Life

I wish I’d said

My life is peppered with situations where people say or do things to me and only hours later, after I’ve ruminated over and over, I come up with the most fantastic things I could have said or done. It’s a hollow sense of victory and would mean so much more if I could travel back in time. Or even say it to the person somehow without sounding like a total lunatic.

I am one of those people who cannot think on their feet, more so when I’m emotional. So if I’ve had a confrontation with someone, or even just a disagreement, I just go blank and either rage emotionally {which makes no valid points} or say nothing at all {which also makes no valid points!}.

Here are 10 things I wish I’d said to people straightaway over the last thirty years of my life:

Do you have a problem keeping your hands to yourself?’ or ‘Get your filthy hands off me you fucking pervert’ — as a teenager on buses and other crowded spaces in India.

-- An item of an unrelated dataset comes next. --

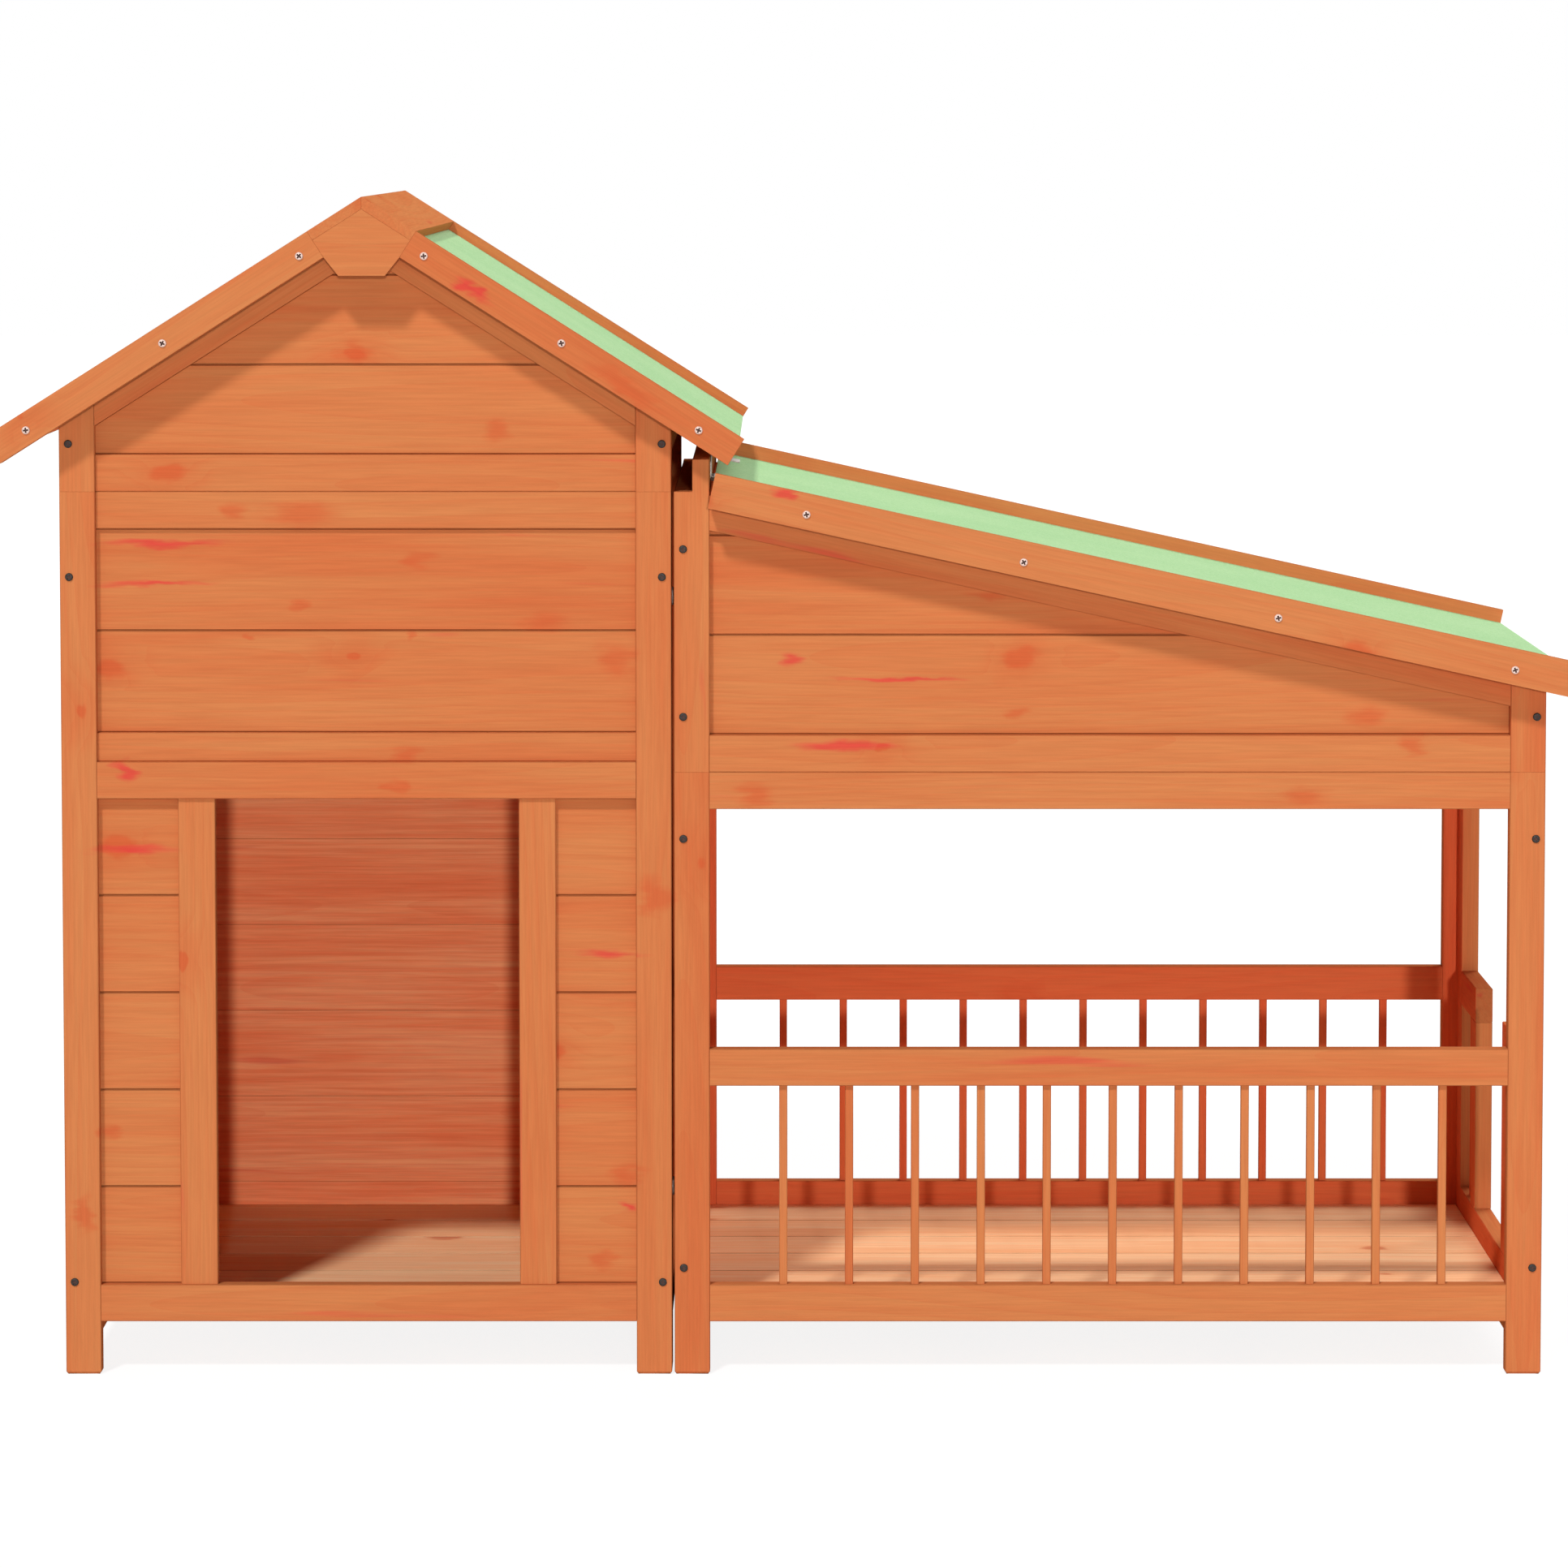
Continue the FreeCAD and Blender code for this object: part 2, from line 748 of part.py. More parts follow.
def side_baluster_places():
    """One baluster in the middle of each short fence section of the open side."""
    newel_inner = -entry_width / 2 - stile_width
    y = (side_stile_end + newel_inner) / 2
    x = porch_right - frame_thickness / 2
    return [(x, y), (x, -y)]


def balusters(places):
    half = baluster_size / 2
    z0 = rail_top - baluster_socket
    z1 = fence_rail_bottom + baluster_socket
    return [
        bar((x - half, y - half, z0), (x + half, y + half, z1), Z, baluster_ease)
        for x, y in places
    ]


def baluster_sockets(places):
    """Mortises in the rails, a little wider and deeper than the balusters' ends."""
    half = baluster_size / 2 + screw_clearance
    z0 = rail_top - baluster_socket - seat_clearance
    z1 = fence_rail_bottom + baluster_socket + seat_clearance
    return [block((x - half, y - half, z0), (x + half, y + half, z1)) for x, y in places]


def porch_stiles():
    lo = (porch_left, front_face, 0)
    hi = (porch_inner_left, front_inside, porch_panel_height)
    left = bar(lo, hi, Z)
    lo = (porch_inner_right, front_face, 0)
    hi = (porch_right, front_inside, porch_panel_height)
    return cut([left, bar(lo, hi, Z)], frame_holes)


def porch_rails():
    rails = [
        front_rail(porch_left, porch_right, z, frame_thickness, rail_width)
        for z in (leg_height, fence_rail_bottom, porch_top_rail_bottom)
    ]
    return cut(rails, baluster_sockets(baluster_places()))


# ---- porch: upper front and back panels ----
rest_depth = porch_under + rest_gap / math.cos(porch_slope)
sloping_low = porch_under + rest_gap + sloping_rail_width


def porch_upper_stiles():
    """Left stile notched beside the hinge rail; right stile cut to the roof's slope."""
    left = left_stile(porch_left, porch_panel_height, hinge_rail_top, porch_upper_rail_top)
    notch = block((porch_left - far, -far, house_panel_height), (notch_x, far, far))
    top = porch_plane_z(porch_inner_right, porch_under)
    right = right_stile(porch_right, porch_panel_height, top, porch_upper_rail_top)
    right = clip([right], below_porch_roof(rest_depth))
    return cut([left.cut(notch)] + right, frame_holes)


def porch_upper_rails():
    """Bottom rail and the sloping rail that the lifting roof rests on."""
    bottom = front_rail(
        porch_left, porch_right, porch_panel_height, frame_thickness, rail_width
    )
    left, right = porch_inner_left, porch_inner_right
    outline = [
        (left, porch_plane_z(left, rest_depth)), (right, porch_plane_z(right, rest_depth)),
        (right, porch_plane_z(right, sloping_low)), (left, porch_plane_z(left, sloping_low)),
    ]
    return [bottom, prism(outline, Y * front_face, X, Z, Y, frame_thickness)]


def porch_upper_boards():
    """Boards of the sloping panel, cut under the sloping rail."""
    high = porch_plane_z(porch_inner_left, sloping_low)
    rows = math.ceil((high - porch_upper_rail_top) / board_cover)
    top = porch_upper_rail_top + rows * board_cover
    boards = front_boards(
        porch_inner_left, porch_inner_right, porch_upper_rail_top, top, board_cover
    )
    return clip(boards, below_porch_roof(sloping_low))


# ---- porch: side against the cabin ----
def porch_left_stiles():
    return cut(side_stiles(porch_left, house_panel_height), frame_holes + bolt_holes)


def porch_left_rails():
    levels = (leg_height, fence_rail_bottom, upper_rail_bottom)
    return [side_rail(porch_left, z, z + rail_width) for z in levels]


def hinge_rail():
    lo = (notch_x, front_inside, hinge_rail_top - hinge_rail_height)
    hi = (hinge_face, -front_inside, hinge_rail_top)
    return [bar(lo, hi, Y)]


# ---- porch: open side ----
side_x = porch_right - frame_thickness


def porch_side_stiles():
    return cut(side_stiles(side_x, porch_panel_height), frame_holes)


def porch_side_rails():
    bottom = side_rail(side_x, leg_height, rail_top)
    top = side_rail(side_x, porch_top_rail_bottom, porch_panel_height)
    return cut([bottom, top], baluster_sockets(side_baluster_places()))


def newels():
    """Short posts on both sides of the way in."""
    y0 = -entry_width / 2 - stile_width
    lo = (side_x, y0, rail_top)
    hi = (porch_right, y0 + stile_width, fence_rail_bottom)
    front = bar(lo, hi, Z)
    return [front] + to_back([front])


def handrails():
    """Short rails from the side panel's stiles, over the newels."""
    lo = (side_x, side_stile_end, fence_rail_bottom)
    hi = (porch_right, -entry_width / 2, fence_height)
    front = bar(lo, hi, Y)
    return cut([front] + to_back([front]), baluster_sockets(side_baluster_places()))


def porch_side_upper_frame():
    """Uprights and rail of the narrow panel over the way in."""
    top = porch_plane_z(side_x, porch_under)
    lo = (side_x, front_inside, porch_panel_height)
    hi = (porch_right, side_stile_end, top)
    front = bar(lo, hi, Z)
    stiles = clip([front] + to_back([front]), below_porch_roof(rest_depth))
    rail = side_rail(side_x, porch_panel_height, porch_upper_rail_top)
    return cut(stiles, frame_holes) + [rail]


def porch_side_upper_board():
    origin = FreeCAD.Vector(side_x + board_thickness, side_stile_end, porch_upper_rail_top)
    top = porch_plane_z(side_x, porch_under)
    outline = board_outline(top - porch_upper_rail_top, board_thickness, False, False)
    board = prism(outline, origin, Z, -X, Y, -2 * side_stile_end)
    return clip([board], below_porch_roof(rest_depth))


# ---- porch roof ----
def porch_strip(s0, s1, depth0, depth1):
    return [
        porch_point(s0, depth0), porch_point(s1, depth0),
        porch_point(s1, depth1), porch_point(s0, depth1),
    ]


def porch_roof_boards():
    s_end = porch_roof_length - felt_thickness
    x, z = porch_point(s_end, porch_felt_bottom)
    up = FreeCAD.Vector(-math.cos(porch_slope), 0, math.sin(porch_slope))
    inward = FreeCAD.Vector(-math.sin(porch_slope), 0, -math.cos(porch_slope))
    boards = boarding(
        FreeCAD.Vector(x, barge_back, z), Y, up, inward, -2 * barge_back,
        s_end, roof_board_cover, roof_board_thickness,
    )
    return cut(boards, porch_barge_holes)


def porch_roof_felt():
    s_end = porch_roof_length
    outline = [
        porch_point(0, porch_felt_depth), porch_point(s_end, porch_felt_depth),
        porch_point(s_end, porch_under), porch_point(s_end - felt_thickness, porch_under),
        porch_point(s_end - felt_thickness, porch_felt_bottom),
        porch_point(0, porch_felt_bottom),
    ]
    return [prism(outline, Y * barge_back, X, Z, Y, -2 * barge_back)]


def porch_barge_boards():
    outline = porch_strip(0, porch_roof_length, 0, porch_barge_width)
    front = [prism(outline, Y * verge_face, X, Z, Y, barge_thickness)]
    return cut(front + to_back(front), porch_barge_holes)


def porch_roof_battens():
    s_end = porch_roof_length - felt_thickness
    outline = porch_strip(0, s_end, porch_under, porch_under + porch_batten_thickness)
    front = [prism(outline, Y * barge_back, X, Z, Y, roof_batten_width)]
    return front + to_back(front)


# ---- butt hinges ----
hinge_x = hinge_face + knuckle_radius + seat_clearance
hinge_z = porch_plane_z(hinge_x, porch_felt_depth)
hinge_z += (knuckle_radius + rest_gap) / math.cos(porch_slope)
knuckle_length = (hinge_length - 2 * knuckle_gap) / 3


def hinge_starts():
    """Front ends of the hinges, spread evenly between the outer two."""
    first = front_face + hinge_end_distance
    step = -2 * first / (hinge_count - 1)
    return [first + i * step - hinge_length / 2 for i in range(hinge_count)]


def knuckle(y, bore_radius):
    tube = rod(FreeCAD.Vector(hinge_x, y, hinge_z), Y, knuckle_radius, knuckle_length)
    return tube, rod(FreeCAD.Vector(hinge_x, y, hinge_z), Y, bore_radius, knuckle_length)


def rail_leaf(y):
    """Upright leaf on the hinge rail with the two outer knuckles."""
    low = hinge_z
    lo = (hinge_face, y, low)
    hi = (hinge_face + leaf_thickness, y + hinge_length, hinge_rail_top - edge_ease)
    leaf = block(lo, hi)
    clear = knuckle_radius + knuckle_gap
    middle = y + knuckle_length
    gap = block(
        (hinge_face - 1, middle, low - clear),
        (hinge_x + clear, middle + knuckle_length + 2 * knuckle_gap, low + clear),
    )
    leaf = leaf.cut(gap)
    for start in (y, y + 2 * (knuckle_length + knuckle_gap)):
        tube, bore = knuckle(start, pin_radius + pin_clearance)
        leaf = leaf.fuse(tube).cut(bore)
    return leaf.Solids[0]


def roof_leaf(y):
    """Sloping leaf on the felt with the middle knuckle."""
    foot = FreeCAD.Vector(hinge_x, y, hinge_z)
    along = FreeCAD.Vector(math.cos(porch_slope), 0, -math.sin(porch_slope))
    inward = FreeCAD.Vector(-math.sin(porch_slope), 0, -math.cos(porch_slope))
    bottom = knuckle_radius + rest_gap
    outline = [
        (0, bottom - leaf_thickness), (leaf_width, bottom - leaf_thickness),
        (leaf_width, bottom), (0, bottom),
    ]
    leaf = prism(outline, foot, along, inward, Y, hinge_length)
    clear = knuckle_radius + knuckle_gap
    for start in (y - knuckle_gap, y + 2 * knuckle_length + knuckle_gap):
        length = knuckle_length + 2 * knuckle_gap
        lo = (hinge_x - 2 * clear, start, hinge_z - far)
        leaf = leaf.cut(block(lo, (hinge_x + clear, start + length, hinge_z + far)))
    tube, bore = knuckle(y + knuckle_length + knuckle_gap, pin_radius + pin_clearance)
    return leaf.fuse(tube).cut(bore).Solids[0]


def hinge_pin(y):
    return rod(FreeCAD.Vector(hinge_x, y, hinge_z), Y, pin_radius, hinge_length)


# ---- the whole house, one entry per node ----
house_right_stiles = cut(to_house_right(house_side_stiles()), bolt_holes)
nodes = {
    "house_front_stiles": house_stiles(),
    "house_front_bottom_rail": house_bottom_rail(),
    "house_front_upper_rail": house_upper_rail(),
    "door_lintel": door_lintel(),
    "door_transom": door_transom(),
    "door_jambs": door_jambs(),
    "doorside_boards": doorside_boards(),
    "front_upper_boards": front_upper_boards(),
    "house_back_stiles": to_back(house_stiles()),
    "house_back_rails": to_back(house_bottom_rail() + house_upper_rail()),
    "house_back_boards": house_back_boards(),
    "gable_front_frame": gable_stiles() + gable_rail() + gable_rafters(),
    "gable_front_boards": gable_boards(),
    "gable_back_frame": to_back(gable_stiles() + gable_rail() + gable_rafters()),
    "gable_back_boards": to_back(gable_boards()),
    "house_left_stiles": house_side_stiles(),
    "house_left_rails": house_side_rails(),
    "house_left_boards": house_side_boards(),
    "house_right_stiles": house_right_stiles,
    "house_right_rails": to_house_right(house_side_rails()),
    "house_right_boards": to_house_right(house_side_boards()),
    "house_floor_boards": floor_boards(house_left, house_right),
    "house_floor_bearers": floor_bearers(house_left, house_right, house_batten_count),
    "roof_boards_right": roof_boards(),
    "roof_boards_left": to_house_right(roof_boards()),
    "roof_felt_right": roof_felt(),
    "roof_felt_left": to_house_right(roof_felt()),
    "ridge_caps": ridge_caps(),
    "barge_boards_front": barge_boards(),
    "barge_boards_back": to_back(barge_boards()),
    "gusset_plates": gusset_plate() + to_back(gusset_plate()),
    "roof_battens": roof_battens(),
    "porch_front_stiles": porch_stiles(),
    "porch_front_rails": porch_rails(),
    "porch_front_balusters": balusters(baluster_places()),
    "porch_front_upper_frame": porch_upper_stiles() + porch_upper_rails(),
    "porch_front_upper_boards": porch_upper_boards(),
    "porch_back_frame": to_back(porch_stiles() + porch_rails()),
    "porch_back_balusters": to_back(balusters(baluster_places())),
    "porch_back_upper_frame": to_back(porch_upper_stiles() + porch_upper_rails()),
    "porch_back_upper_boards": to_back(porch_upper_boards()),
    "porch_left_frame": porch_left_stiles() + porch_left_rails(),
    "hinge_rail": hinge_rail(),
    "porch_side_frame": porch_side_stiles() + porch_side_rails(),
    "porch_side_fence": newels() + handrails() + balusters(side_baluster_places()),
    "porch_side_upper_panel": porch_side_upper_frame() + porch_side_upper_board(),
    "deck_boards": floor_boards(porch_left, porch_right),
    "deck_bearers": floor_bearers(porch_left, porch_right, deck_batten_count),
    "joining_bolt_sets": joining_bolts() + joining_nuts() + spacer_washers(),
    "frame_screws": screws(house_points + porch_points, frame_screw_length),
    "barge_screws": screws(house_barge_screw_points(), barge_screw_length),
    "hinge_rail_leaves": [rail_leaf(y) for y in hinge_starts()],
    "hinge_pins": [hinge_pin(y) for y in hinge_starts()],
    "porch_roof_boards": porch_roof_boards(),
    "porch_roof_felt": porch_roof_felt(),
    "porch_barge_boards": porch_barge_boards(),
    "porch_roof_battens": porch_roof_battens(),
    "porch_barge_screws": screws(porch_barge_screw_points(), barge_screw_length),
    "hinge_roof_leaves": [roof_leaf(y) for y in hinge_starts()],
}

for name, solids in nodes.items():
    Part.makeCompound(solids).exportStep(f"parts/{name}.step")
print(f"{len(nodes)} nodes, {sum(len(solids) for solids in nodes.values())} solids")
print(f"porch roof: slope {math.degrees(porch_slope):.2f} degrees, "
      f"hinge axis at x {hinge_x:.2f}, z {hinge_z:.2f}")
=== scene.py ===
# %% [markdown]
# # A timber dog house with a porch
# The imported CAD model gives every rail, board and screw its shape and place. This lesson gives each
# of them the surface of the real thing: orange stained pine whose grain runs along every piece by
# itself, pale green roofing felt, and zinc and black screws. The frame is loaded first.

import json
import math
import random

import bmesh
import bpy
from mathutils import Matrix, Vector

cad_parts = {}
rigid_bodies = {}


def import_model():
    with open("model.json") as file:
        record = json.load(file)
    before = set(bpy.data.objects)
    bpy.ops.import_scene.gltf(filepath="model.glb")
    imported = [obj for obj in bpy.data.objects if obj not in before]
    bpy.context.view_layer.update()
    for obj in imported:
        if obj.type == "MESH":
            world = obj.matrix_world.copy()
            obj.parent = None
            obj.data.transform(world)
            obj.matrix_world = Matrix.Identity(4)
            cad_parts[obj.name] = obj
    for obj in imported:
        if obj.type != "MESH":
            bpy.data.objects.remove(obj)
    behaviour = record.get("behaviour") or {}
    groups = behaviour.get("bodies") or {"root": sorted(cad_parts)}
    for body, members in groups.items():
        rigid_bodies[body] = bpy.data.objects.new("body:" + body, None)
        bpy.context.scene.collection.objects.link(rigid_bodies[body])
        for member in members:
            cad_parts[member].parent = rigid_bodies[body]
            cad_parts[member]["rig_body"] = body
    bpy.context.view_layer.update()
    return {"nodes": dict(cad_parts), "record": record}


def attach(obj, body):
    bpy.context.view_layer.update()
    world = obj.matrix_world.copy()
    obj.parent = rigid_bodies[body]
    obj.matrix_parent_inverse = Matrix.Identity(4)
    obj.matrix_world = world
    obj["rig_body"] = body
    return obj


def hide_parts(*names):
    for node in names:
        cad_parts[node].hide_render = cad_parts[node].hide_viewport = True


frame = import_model()
nodes = frame["nodes"]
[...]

You cannot be rude to my mum and expect me to treat you with respect, no matter how old you are!’ — as a teenager to my late grandmother.

You said I’d amount to nothing right from when I was 11 till when I left school at 15. Well, fuck you.’ — to a teacher who made my life hell.

‘Referring to me as your shit pot is pretty damn offensive. And only reaching out for me when you need something is not what I expect of a friend. I don’t think I want to be friends with you anymore.’ {True story: she called me her ‘shit pot’ because I was always there when she needed to take an emotional dump}

‘I am tired of you constantly implying that my job is not as important as yours.’ — to the Ex. Who was also a psychologist, so go figure!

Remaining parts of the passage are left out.